Bloch’s optimistic nature ultimately prevailed. A few months after completing Schelomo, he accepted an invitation to travel to the United States as touring conductor for the dancer Maud Allan. This turned out to be the beginning of a new life: before long, Bloch and his family moved to this country permanently. He finally enjoyed the success that had previously eluded him; both his European works and the new ones he was writing, were enthusiastically received. Schelomo was premiered at Carnegie Hall at an all-Bloch concert which one headline called the “Most Significant Event of the Year in New York.”
L’Arlésienne Suite No. 1 (1872)
by Georges Bizet
(Paris, 1838 - Bougival, 1875)
Alphonse Daudet’s play L’Arlésienne (“The Girl from Arles”), which opened in Paris on October 1, 1872 with incidental music by Georges Bizet, could be best described as a “folk tragedy.” During a time, when French cultural and artistic life was almost completely centered on the capital, Daudet gave voice to the Southern part of the country. Arles, where the title character of the play comes from, is just 20 miles from Daudet’s own birthplace of Nîmes. In the play, a young man in the countryside discovers that his fiancée is another man’s lover and takes his own life in despair.

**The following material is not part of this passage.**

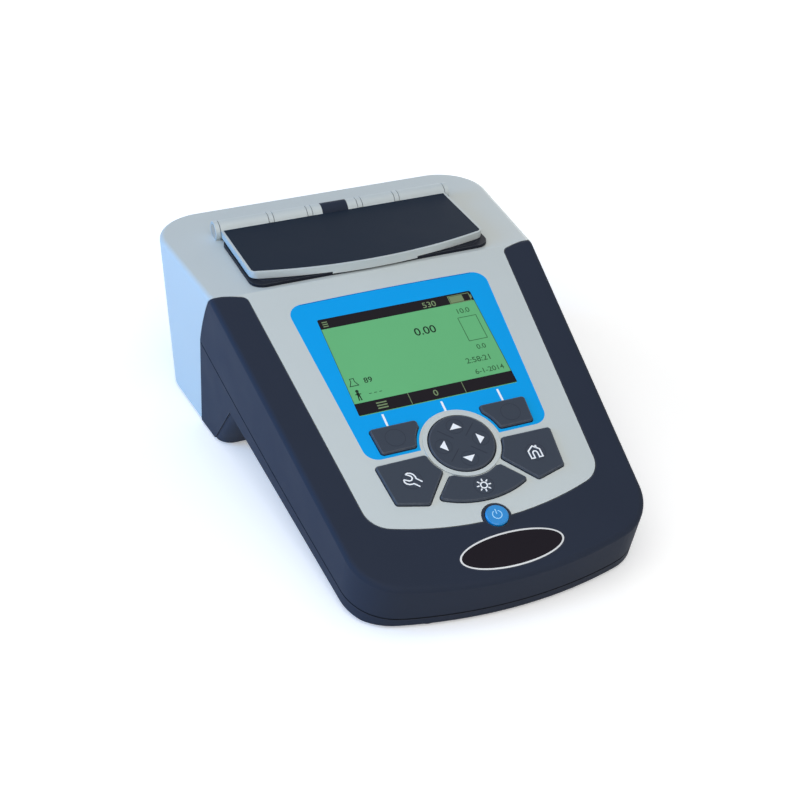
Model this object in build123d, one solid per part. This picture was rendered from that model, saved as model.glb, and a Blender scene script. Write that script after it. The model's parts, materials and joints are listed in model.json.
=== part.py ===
"""Portable bench spectrophotometer with a flip-up lid over its cell compartment.

Millimetres. X is across the instrument, +Y is the rear, +Z is up, and the table is z = 0.
The panel has its own frame: u is across, v runs up the slope, h stands out of the panel.
"""
from build123d import *
import math
import os

# Overall size
body_width = 178.0
body_length = 261.0
deck_height = 87.0
panel_tilt = 20.5
crease_y = 37.0
foot_height = 2.0

# Housing shells
wall = 3.0
seam_gap = 0.3
edge_round = 2.5
rear_corner_radius = 25.0
crease_inset = 5.0
wall_draft = 1.5
front_rake = 15.5
underside_slope = 0.228
notch_front_flat = 22.0
notch_depth = 24.0
outline_spare = 34.0
rear_box_front_y = 41.0
foot_corner_radius = 8.0
corner_search = 6.0
same_way = 0.01
seam_rear = (57.5, 54.0)
seam_middle = (-30.5, 27.8)
seam_front_height = 6.5
cover_edge_top_y = 36.0
cover_edge_middle = (49.0, 72.0)
cover_edge_low = (57.5, 55.0)
cover_edge_foot_y = 68.5
slab_overlap = 9.0

# Outline of the sloping panel, measured from the display centre
display_from_crease = 53.0
panel_front_bow = 13.0
panel_corner_radius = 25.0
panel_side_slope = 0.0895
band_end = 51.0
band_end_slope = 0.3
band_width = 17.4
tongue_side_slope = 0.0835
tongue_front = 96.5
tongue_front_bow = 10.5
tongue_corner_radius = 13.0
band_corner_radius = 4.0
ledge_width = 4.0
ledge_overlap = 2.0
ledge_thickness = 2.0

# Display and the overlay round it
display_width = 78.8
display_height = 58.6
display_corner_radius = 1.0
overlay_thickness = 0.5
overlay_top = 40.2
overlay_top_bow = 0.7
overlay_half_width = 51.2
overlay_side_slope = 0.075
overlay_bottom = 54.0
overlay_corner_radius = 7.0
overlay_nav_gap = 1.4
lcd_margin = 1.5
lcd_thickness = 3.5
backlight_thickness = 3.2
lcd_frame_wall = 2.0
lcd_frame_depth = 3.5
fit_gap = 0.3

# Control board and key mat
mat_depth = 6.0
mat_thickness = 1.2
mat_half_width = 43.0
mat_top = -33.5
mat_bottom = -88.0
board_thickness = 1.6
board_half_width = 50.0
board_top = 41.0
board_bottom = -103.0
board_corner_radius = 4.0
standoff_radius = 2.8
standoff_places = ((46.5, 37.0), (46.5, -50.0))
board_screw_radius = 1.0
board_screw_head_radius = 2.0
board_screw_head = 1.2
board_screw_reach = 4.0

# Keys
key_gap = 0.35
key_height = 1.3
key_travel = 0.8
key_flange = 1.2
key_flange_gap = 0.1
key_flange_thickness = 1.2
key_bevel = 0.5
key_corner_radius = 1.5
soft_key_corners = ((-38.4, -38.0), (-15.7, -38.0), (-15.7, -52.2), (-37.2, -52.2))
tools_key_corners = (
    (-42.8, -57.5),
    (-10.0, -57.2),
    (-10.0, -62.6),
    (-26.3, -82.6),
    (-40.6, -78.8),
)
backlight_key_top = (12.5, -70.8)
backlight_key_low = (21.5, -81.0)
backlight_key_foot_v = -86.5
nav_centre_v = -55.4
nav_radius = 15.2
nav_gap = 0.6
nav_ring_width = 2.0
nav_ring_height = 0.6
nav_flange_drop = 0.8
nav_flange_thickness = 1.0
soft_key_moat = 20.7
lower_key_moat = 18.5
power_centre_v = -95.4
power_radius = 5.2
power_surround = 1.05
switch_side = 6.0
switch_gap = 0.25

# Bare oval plaque at the front of the bezel
plaque_centre_v = -112.7
plaque_half_width = 24.4
plaque_half_height = 8.6
plaque_recess = 0.6
plaque_proud = 0.2
plaque_rim_width = 0.8

# Lid and its hinge
hinge_y = 98.7
hinge_rise = 3.6
barrel_radius = 5.0
barrel_clearance = 0.4
pin_radius = 1.5
pin_running_gap = 0.06
lid_half_width = 61.0
lid_thickness = 3.5
lid_rise = 5.5
lid_front_y = 38.0
lid_front_bow = 8.5
lid_corner_radius = 5.0
lid_border = 2.1
insert_hinge_gap = 0.1
insert_thickness = 1.0
insert_sink = 0.3
lip_half_width = 30.0
lip_depth = 1.0
lip_thickness = 2.4
post_places = (13.6, 34.2)
post_width = 2.4
post_gap = 0.35
centre_block_half_width = 7.0
end_post_width = 2.3
cap_radius = 4.0
cap_thickness = 0.8

# Cell compartment under the lid
rim_half_width = 62.0
rim_front_y = 39.4
rim_rear_y = 92.6
rim_height = 1.7
rim_corner_radius = 7.0
tray_half_width = 55.0
tray_front_y = 44.5
tray_rear_y = 89.5
tray_corner_radius = 4.0
tray_wall = 1.6
tray_depth = 10.0
gasket_width = 3.0
gasket_depth = 1.0
gasket_proud = 0.15
light_trap_depth = 3.0
light_trap_wall = 1.4
light_trap_gap = 2.5
cell_centre_y = 67.0
cell_side = 25.6
cell_depth = 42.0
adapter_length = 53.0
adapter_width = 29.4
adapter_collar = 3.0
adapter_collar_height = 2.0
adapter_floor = 3.0
holder_wall = 4.0
beam_rise = 10.0
beam_radius = 4.0

# Optical bench
bench_height = 27.0
bench_thickness = 3.0
bench_side_gap = 13.0
bench_front_y = 46.0
bench_rear_y = 110.0
bench_post_radius = 4.0
bench_post_inset = 14.0
bench_post_ys = (62.0, 102.0)
lamp_radius = 4.0
lamp_length = 13.0
lamp_x = -54.0
lamp_holder_size = (8.0, 14.0)
lamp_holder_cap = 8.0
lens_x = -41.0
lens_radius = 7.0
lens_thickness = 4.0
lens_holder_size = (5.0, 20.0)
lens_curve_radius = 20.0
spectrometer_x = 38.0
spectrometer_width = 34.0
spectrometer_length = 50.0
spectrometer_head = 11.0
spectrometer_wall = 1.8
slit_radius = 2.0
grating_side = 14.0
grating_thickness = 3.0
detector_length = 16.0
detector_height = 10.0
detector_thickness = 3.0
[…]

Bizet’s musical contributions to the play tend to provide the Southern couleur locale, rather than attempt to illustrate the tragic plot. While the drama is largely forgotten today, the music is still popular in the form of the two suites, each in four movements, that were drawn from it. Bizet himself compiled the first suite the year of the premiere; a second suite was assembled, after the composer’s untimely death, by his friend, the composer Ernest Guiraud.
The Prelude to Suite No. 1 opens with the well-known melody of the “March of the Kings,” an old Provençal Christmas carol, which Bizet presents first in unison and then in a set of variations featuring different orchestral groups. The prelude also includes a slower section with a lyrical alto saxophone solo and an expansive melody led by the strings.

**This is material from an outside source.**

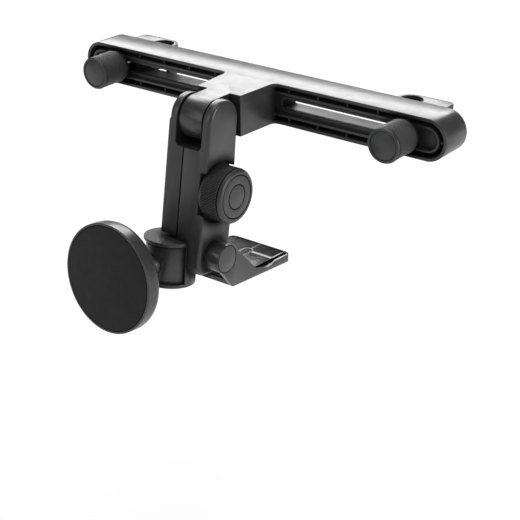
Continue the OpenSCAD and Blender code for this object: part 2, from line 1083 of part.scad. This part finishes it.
crossbar();
clamp_side(-1) clamp_washer();  // left_washer
clamp_side(-1) clamp_jaw();  // left_jaw
clamp_side(-1) clamp_jaw_pad();  // left_jaw_pad
clamp_side(-1) clamp_bolt();  // left_bolt
clamp_side(-1) clamp_knob();  // left_knob
clamp_side(-1) clamp_insert();  // left_knob_insert
clamp_side(1) clamp_washer();  // right_washer
clamp_side(1) clamp_jaw();  // right_jaw
clamp_side(1) clamp_jaw_pad();  // right_jaw_pad
clamp_side(1) clamp_bolt();  // right_bolt
clamp_side(1) clamp_knob();  // right_knob
clamp_side(1) clamp_insert();  // right_knob_insert
arm_left_shell();
arm_right_shell();
hinge_pin();
hinge_washers();
shell_screws();
arm_bolt();
arm_washer();
arm_knob();
arm_knob_insert();
arm_knob_cap();
foot();
foot_pin();
swivel_housing_upper();
swivel_housing_lower();
swivel_pin();
swivel_barrel();
ball_stud();
ball_collar();
disc_housing();
disc_plate();
disc_magnets();
disc_pad();
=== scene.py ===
"""The looks of the headrest mount: materials, softened edges, fine grips, light and camera."""

import json
import math

import bmesh
import bpy
from mathutils import Matrix, Vector

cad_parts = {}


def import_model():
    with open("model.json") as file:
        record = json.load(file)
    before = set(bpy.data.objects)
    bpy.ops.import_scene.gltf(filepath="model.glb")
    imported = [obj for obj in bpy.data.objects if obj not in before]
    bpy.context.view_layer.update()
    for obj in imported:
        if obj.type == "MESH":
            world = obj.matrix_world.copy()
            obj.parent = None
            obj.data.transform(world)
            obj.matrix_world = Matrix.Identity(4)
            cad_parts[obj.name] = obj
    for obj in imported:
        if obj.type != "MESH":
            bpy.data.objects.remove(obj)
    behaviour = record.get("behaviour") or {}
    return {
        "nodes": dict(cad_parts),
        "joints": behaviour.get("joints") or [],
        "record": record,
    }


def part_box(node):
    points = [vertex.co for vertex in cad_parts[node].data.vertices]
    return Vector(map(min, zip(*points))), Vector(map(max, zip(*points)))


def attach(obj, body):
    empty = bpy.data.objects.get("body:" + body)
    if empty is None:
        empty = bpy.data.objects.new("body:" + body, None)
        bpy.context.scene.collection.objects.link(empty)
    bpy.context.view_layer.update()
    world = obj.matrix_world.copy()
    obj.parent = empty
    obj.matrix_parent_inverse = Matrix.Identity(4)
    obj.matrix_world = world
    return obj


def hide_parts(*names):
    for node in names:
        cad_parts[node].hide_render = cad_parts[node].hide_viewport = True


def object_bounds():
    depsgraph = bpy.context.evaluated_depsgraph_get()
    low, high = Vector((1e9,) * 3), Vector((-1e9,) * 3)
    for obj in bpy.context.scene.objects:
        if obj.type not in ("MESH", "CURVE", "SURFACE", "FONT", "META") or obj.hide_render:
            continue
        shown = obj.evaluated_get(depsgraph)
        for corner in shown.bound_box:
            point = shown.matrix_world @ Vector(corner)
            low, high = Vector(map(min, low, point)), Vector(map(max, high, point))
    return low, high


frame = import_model()
CAD_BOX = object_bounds()
MM = 0.001

# Camera, from the fit to the photograph: place in metres, angles in degrees
CAMERA_AT = Vector((0.4352, -0.5887, 0.2456))
CAMERA_AZIMUTH = 37.108
CAMERA_ELEVATION = 26.02
CAMERA_ROLL = -0.269
SENSOR = 36.0
FOCAL_PIXELS = 1302.25
IMAGE_SIDE = 520
PRINCIPAL_Y = 258.39

# Floor, in metres, its tone, and the strengths of floor and world, of which 1 is white
FLOOR_DROP = 90 * MM
FLOOR_HALF = 6.0
FLOOR_TONE = 0.85
FLOOR_GLOW = 0.8
WORLD_AMBIENT = 0.12
WORLD_REFLECTED = 0.1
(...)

Movement 2 is a minuet along classical lines but with a special flavor; its central Trio section is essentially a waltz. Next comes an intensely melodious Adagio, scored for muted strings alone. The last movement is the famous “Carillon,” complete with a lyrical middle section in the rhythm of the siciliano dance.
Boléro (1928)
by Maurice Ravel
(Ciboure, Basses-Pyrénées, France,
1875 – Paris, 1937)
Ravel once described Boléro as “seventeen minutes of orchestral tissue without music.” Much to the composer’s surprise, Boléro eclipsed most of his other works in popularity. Ravel himself considered it “an experiment in a very special and limited direction that should not be suspected of aiming at achieving anything different from, or anything more than, it actually does achieve.”

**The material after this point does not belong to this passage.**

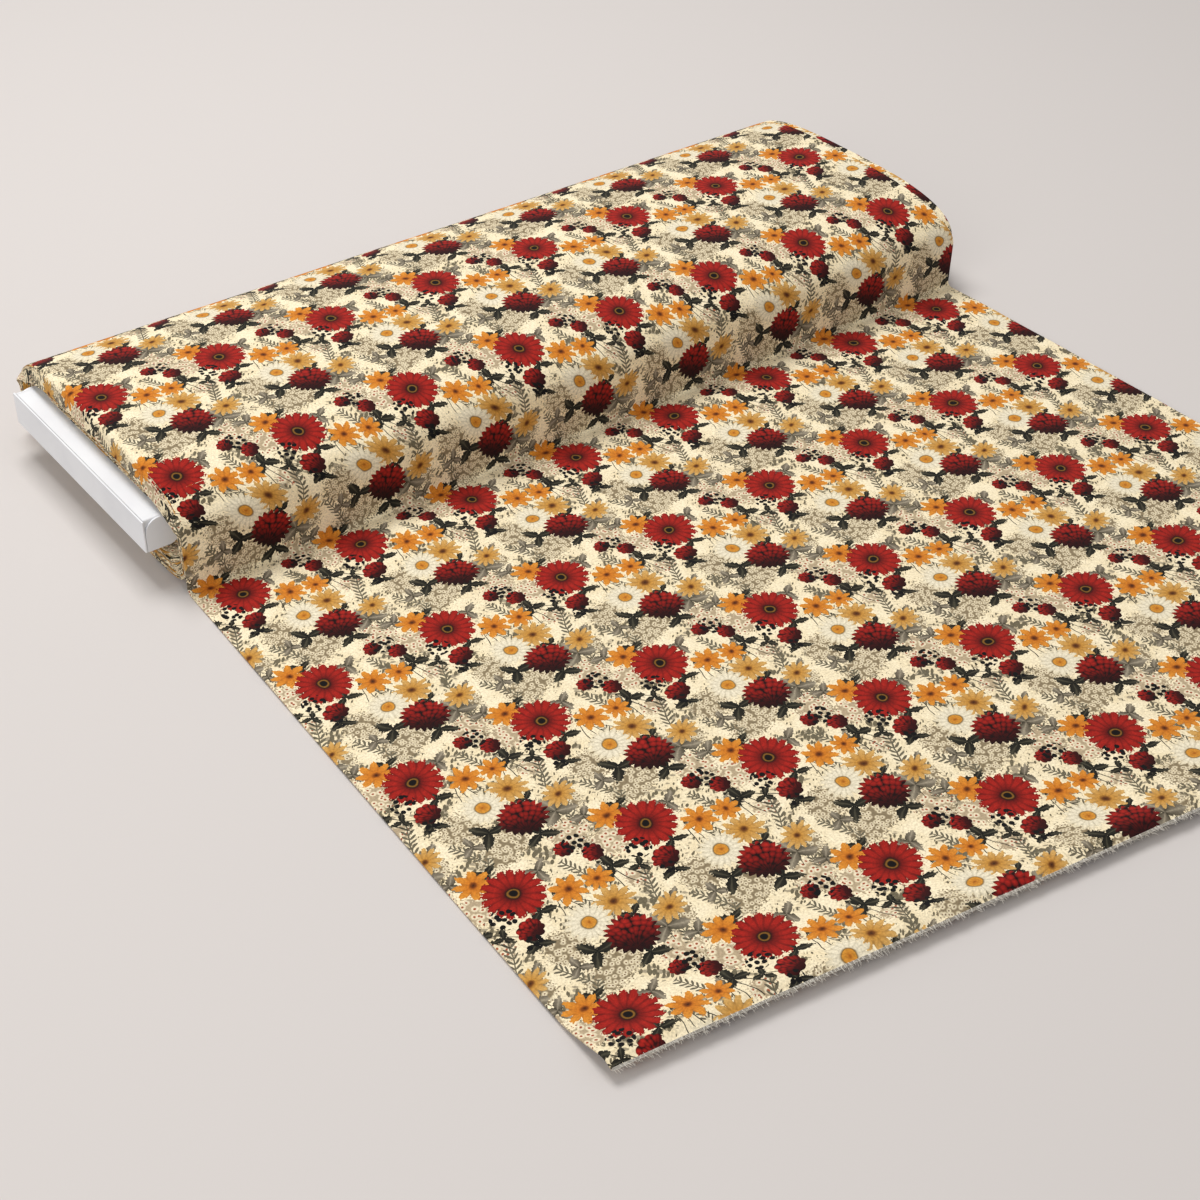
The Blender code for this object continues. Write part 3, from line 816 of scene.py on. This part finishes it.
def threads(name, bases, outward, seed, lengths, made):
    """Loose thread ends along an edge: thin three-sided spikes that start at their bases, lean at random
    off the outward direction, droop and bend a little. A spike is p = base + l (t d + t^2 b), with t from 0
    to 1 in three rings that narrow to a point."""
    rng = np.random.default_rng(seed)
    count = len(bases)
    lean = rng.normal(0, 0.35, (count, 3)) * [1, 1, 0.45]
    bend = rng.normal(0, 0.30, (count, 3)) * [1, 1, 0.5]
    lean[:, 2] = -np.abs(lean[:, 2])
    bend[:, 2] = -np.abs(bend[:, 2])
    length = rng.uniform(*lengths, (count, 1))
    direction = outward + lean
    direction /= np.linalg.norm(direction, axis=1, keepdims=True)
    side = np.cross(direction, [0.0, 0.0, 1.0])
    side /= np.linalg.norm(side, axis=1, keepdims=True)
    over = np.cross(side, direction)
    rings = []
    for share, radius in THREAD_RINGS:
        middle = bases + length * (share * direction + share**2 * bend)
        for turn in np.radians([90, 210, 330]):
            rings.append(middle + radius * (math.cos(turn) * side + math.sin(turn) * over))
    rings.append(bases + length * (direction + bend))
    points = np.stack(rings, 1)
    points[..., 2] = np.maximum(points[..., 2], THREAD_LOWEST)
    faces = [[0, 2, 1]]
    for low in (0, 3):
        faces += [[low + k, low + (k + 1) % 3, low + 3 + (k + 1) % 3, low + 3 + k] for k in range(3)]
    faces += [[6 + k, 6 + (k + 1) % 3, 9] for k in range(3)]
    all_faces = [(np.array(face) + 10 * np.arange(count)[:, None]).tolist() for face in faces]
    mesh = bpy.data.meshes.new(name)
    mesh.from_pydata((points.reshape(-1, 3) + ORIGIN).tolist(), [], sum(all_faces, []))
    mesh.materials.append(made)
    mesh.shade_smooth()
    mesh.update()
    piece = bpy.data.objects.new(name, mesh)
    bpy.context.scene.collection.objects.link(piece)
    return piece


def along_line(line, gap, seed):
    """Points strewn along a line of points, this far apart on average."""
    run = along_rows(line)
    rng = np.random.default_rng(seed)
    places = np.sort(rng.uniform(0, run[-1], int(run[-1] / gap)))
    return np.stack([np.interp(places, run, line[:, k]) for k in range(3)], -1)


# ---------------------------------------------------------------- scene


def set_camera():
    """A long lens from the front left, looking down on the bolt's open end."""
    yaw, pitch, roll = np.radians(CAMERA_TURN)
    forward = np.array([math.sin(yaw) * math.cos(pitch), math.cos(yaw) * math.cos(pitch), -math.sin(pitch)])
    right = np.array([math.cos(yaw), -math.sin(yaw), 0.0])
    up = np.cross(right, forward)
    across = right * math.cos(roll) + up * math.sin(roll)
    upward = up * math.cos(roll) - right * math.sin(roll)
    camera = bpy.data.objects.new("camera", bpy.data.cameras.new("camera"))
    bpy.context.scene.collection.objects.link(camera)
    camera.data.sensor_width = 36.0
    camera.data.lens = 60.59
    turned = np.eye(4)
    turned[:3, :3] = np.stack([across, upward, -forward], -1)
    turned[:3, 3] = ORIGIN + CAMERA_PLACE
    camera.matrix_world = Matrix(turned.tolist())
    camera.data.clip_start = 0.05
    bpy.context.scene.camera = camera


def add_light(name, place, target, size, power):
    """A square soft white light that faces its target."""
    data = bpy.data.lights.new(name, "AREA")
    data.size = size
    data.energy = power
    light = bpy.data.objects.new(name, data)
    bpy.context.scene.collection.objects.link(light)
    back = np.array(place, float) - np.array(target, float)
    back /= np.linalg.norm(back)
    side = np.cross([0, 0, 1], back)
    side /= np.linalg.norm(side)
    turned = np.eye(4)
    turned[:3, :3] = np.stack([side, np.cross(back, side), back], -1)
    turned[:3, 3] = place
    light.matrix_world = Matrix(turned.tolist())


def set_studio():
    """A pale floor, a large soft light from behind, a weaker one from the left, and an even sky."""
    mesh = bpy.data.meshes.new("floor")
    reach = 8.0
    corners = [(-reach, -reach, 0), (reach, -reach, 0), (reach, reach, 0), (-reach, reach, 0)]
    mesh.from_pydata(corners, [], [(0, 1, 2, 3)])
    floor = bpy.data.objects.new("floor", mesh)
    bpy.context.scene.collection.objects.link(floor)
    made, _, shader = new_material("pale_floor")
    shader.inputs["Base Color"].default_value = linear("#D2CCC8")
    shader.inputs["Roughness"].default_value = 0.9
    mesh.materials.append(made)
    add_light("key", (-0.15, 1.2, 2.5), target=(0, 0, 0), size=1.2, power=50)
    add_light("fill", (-2.3, -0.9, 1.5), target=(0, 0, 0), size=2.0, power=24)
    world = bpy.data.worlds.new("sky")
    bpy.context.scene.world = world
    world.use_nodes = True
    background = world.node_tree.nodes["Background"]
    background.inputs["Color"].default_value = linear("#F8F6F5")
    background.inputs["Strength"].default_value = 0.45
    bpy.context.scene.view_settings.view_transform = "Standard"


set_camera()
set_studio()

PRINTED = printed_cotton()
PLAIN = plain_cotton()
WHITE = white_card()
BROWN = brown_card()

laid, laid_grids, laid_v, laid_columns = laid_cloth([PRINTED, PLAIN])
last_turn, next_v = outer_turn_cloth([PRINTED, PLAIN], float(laid_v[-1, 0]))
wound, end_v = wound_cloth([PRINTED, PLAIN], next_v)

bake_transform(laid)
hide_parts("laid_length")
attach(last_turn, "bolt")
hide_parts("outer_turn")
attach(wound, "bolt")
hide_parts("wound_pack")

upper = laid_columns[1] == 0
under = laid_columns[1] == math.pi
middle_laid = (laid_grids[0] + laid_grids[1]) / 2
cut_lines = [middle_laid[0, upper], middle_laid[0, under]]
cut_bases = np.concatenate([along_line(line, CUT_THREAD_GAP, 41 + k) for k, line in enumerate(cut_lines)])
forward = np.array([0.0, -1.0, 0.0])
cut_ends = threads("cut_edge_threads", cut_bases, forward, 43, CUT_THREADS, PLAIN)
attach(cut_ends, "laid_cloth")
flat_rows = laid_v[:, -1] < -UNDER_BOLT
side_lines = [middle_laid[flat_rows, -1], middle_laid[flat_rows, 0]]
side_bases = [along_line(line, SELVEDGE_THREAD_GAP, 51 + k) for k, line in enumerate(side_lines)]
sideways = np.array([1.0, 0.0, 0.0])
side_ends = threads("selvedge_threads", np.concatenate(side_bases), sideways, 53, SELVEDGE_THREADS, PLAIN)
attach(side_ends, "laid_cloth")

for name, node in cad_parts.items():
    if name in ("laid_length", "outer_turn", "wound_pack"):
        continue
    card = BROWN if "rib" in name or "stiffener" in name else WHITE
    for slot in node.material_slots:
        slot.material = card
    # A node is loose triangles, so it is welded before its edges are worn
    weld = node.modifiers.new("weld", "WELD")
    weld.merge_threshold = 0.00002
    worn = node.modifiers.new("worn_edges", "BEVEL")
    worn.width = 0.0004
    worn.segments = 2
    worn.limit_method = "ANGLE"
    worn.harden_normals = True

What it does achieve, then, is a single long-drawn-out crescendo in which the instruments of the orchestra enter gradually to build up to the final climax. The melody, which is quite complex, with many irregularities in its phrase structure, never changes. More precisely, it alternates between two forms, one beginning with the note C, the other with B-flat. Generally, we hear the “C” version twice, followed by two renditions of the “B-flat” version, and then the “C” form again. The snare drums play the bolero rhythm without a moment’s interruption from beginning to end. The bass part is not exceedingly varied either: it consists of only two notes, C and G, for about sixteen and a half minutes out of seventeen. It therefore comes as a great surprise when, just before the end, the bass suddenly changes from C-G to E-B for exactly eight measures. C and G then return to close the piece.
Boléro was first conceived as a ballet for Ida Rubinstein’s dance company in Paris. (Interestingly, the original title was Fandango, another Spanish dance, which has a slower tempo; Ravel always insisted that the tempo of his piece should not be rushed.) The original ballet’s storyline, if it may be called that, is as follows:
The curtain rises on a dark, smoky room in a Spanish tavern. A woman enters, dressed as a gypsy, with a tall Spanish comb and a scarlet and black shawl. Atop a table, she begins to stamp out the rhythm of the bolero. Instantly the room fills with men. The music grows in passion and the woman is joined in the dance, first by one and then by a dozen or so men. The excitement increases. Knives are drawn. A fight is barely avoided. The gypsy woman is tossed from arm to arm. Then, suddenly, all comes to a stop as the music reaches its climax. Curtain.